現代社会において、多くの人々が「疲労」を慢性的に感じています。
身体の疲れだけでなく、心の疲れ、いわゆる「精神的疲労」も深刻な問題となっています。
働き方改革や健康志向が進んでいるにもかかわらず、なぜこれほどまでに疲労感が蔓延しているのでしょうか?
本稿では、その背景にある要因を探りつつ、具体的な研究結果も紹介していきます。
テクノロジーによる絶え間ない刺激
まず注目すべきは、スマートフォンやパソコンなど、テクノロジーの普及による「常時接続」の状態です。
情報は24時間流れ続け、私たちは常にメール、SNS、ニュースなどに応答しなければならない状況に置かれています。
この「絶え間ない刺激」が、脳に慢性的な負荷をかけ、知らず知らずのうちにエネルギーを消耗してしまうのです。
カリフォルニア大学アーバイン校の研究では、「メール通知を受ける頻度が高い人ほど、ストレスホルモンであるコルチゾールのレベルが上昇し、集中力が著しく低下する」ことが明らかになっています。
この研究は、被験者に数日間メール通知を遮断した状態と通常の状態で過ごしてもらい、
ストレスレベルを比較したもので、通知を遮断したグループは明らかにストレスが減少し、集中力も向上したという結果が出ています。
つまり、私たちの脳は「絶え間ない通知や情報の波」によって休まる暇がなく、常に小さなストレスに晒され続けているのです。
境界のない働き方
次に指摘すべきは、仕事とプライベートの境界線が曖昧になっていることです。
リモートワークの普及によって、以前より柔軟な働き方が可能になった一方で、「いつでも働ける」という状況は「常に働いてしまう」リスクも孕んでいます。

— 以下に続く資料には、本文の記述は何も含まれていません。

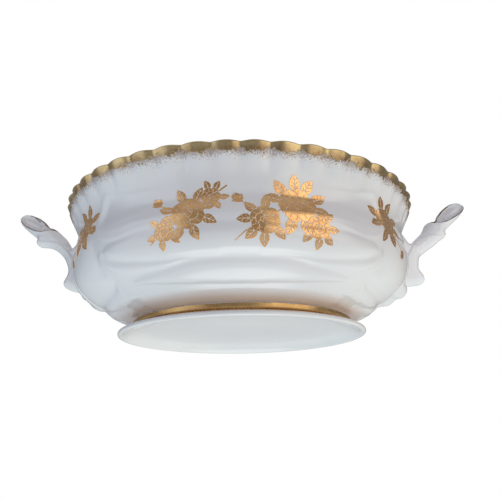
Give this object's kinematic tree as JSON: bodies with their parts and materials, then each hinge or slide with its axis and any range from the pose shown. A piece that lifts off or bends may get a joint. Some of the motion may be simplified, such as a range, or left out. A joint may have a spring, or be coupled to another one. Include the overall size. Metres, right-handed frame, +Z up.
{
  "type": "porcelain serving bowl",
  "caption": "Oval glazed porcelain serving bowl on a low flared foot, with a fluted rim, two upswept handles, gold bands and gold leaf sprays.",
  "frame": {"origin": "centre of the oval foot, on the table plane", "axes": "+X along the two handles, towards the right handle; +Y across the bowl, towards the back; +Z up"},
  "size_m": [0.3186, 0.1794, 0.0915],
  "materials": {
    "porcelain": "clear glossy glaze over white porcelain",
    "gold": "burnished fired gold"
  },
  "bodies": {
    "root": {"bowl_body": "porcelain", "foot_ring": "porcelain", "handle_left": "porcelain", "handle_right": "porcelain", "rim_gilding": "gold", "foot_gold_band": "gold"}
  },
  "joints": []
}
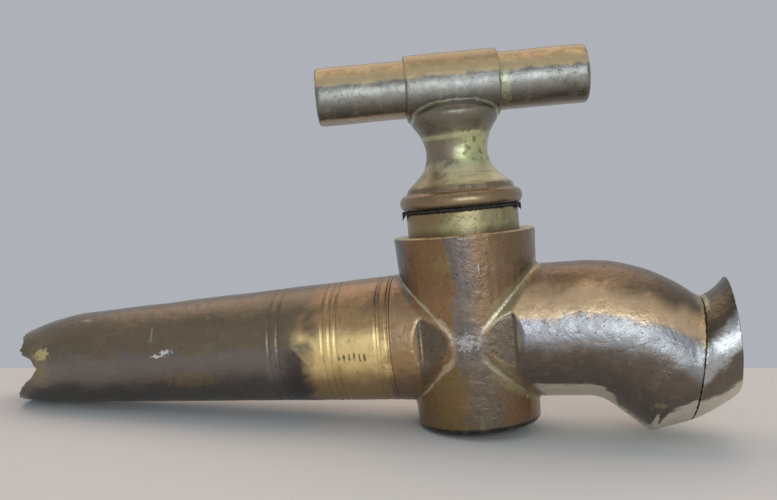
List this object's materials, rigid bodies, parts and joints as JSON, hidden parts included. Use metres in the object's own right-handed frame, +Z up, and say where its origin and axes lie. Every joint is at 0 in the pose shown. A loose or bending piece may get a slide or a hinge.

夜遅くにメールをチェックしたり、休暇中に仕事の電話を取ったりすることが当たり前になってしまうと、脳は「休息モード」に切り替えることができません。
この「オンとオフの切り替え不全」も、疲労感を慢性化させる要因となっています。
心の余白が失われている
さらに、現代人は「心の余白」を持つ時間が極端に減っています。
スケジュールは常に埋まり、ちょっとした待ち時間でもスマホで何かを調べたり、SNSを見たりしています。
かつては移動時間や待ち時間などに自然と「ぼーっとする」時間があり、脳はそこで情報整理を行っていました。
ところが現代では、その隙間すらも何らかの情報で埋められ、脳がリフレッシュする機会を失っているのです。
まとめ:休息の「質」を取り戻すことが必要
このように、現代人が疲れ果てている背景には、テクノロジー、働き方、ライフスタイルの大きな変化が密接に関わっています。
単なる「長時間労働」の問題ではなく、「脳が休めない」「心が余白を持てない」という深層的な問題が隠れているのです。
疲労回復のためには、単に睡眠時間を確保するだけでなく、意図的にデジタル機器から離れ、仕事と私生活の明確な境界を作り、ぼーっとする「何もしない時間」を取り戻すことが大切です。
「質の高い休息」が、現代の疲れを癒す鍵となるでしょう。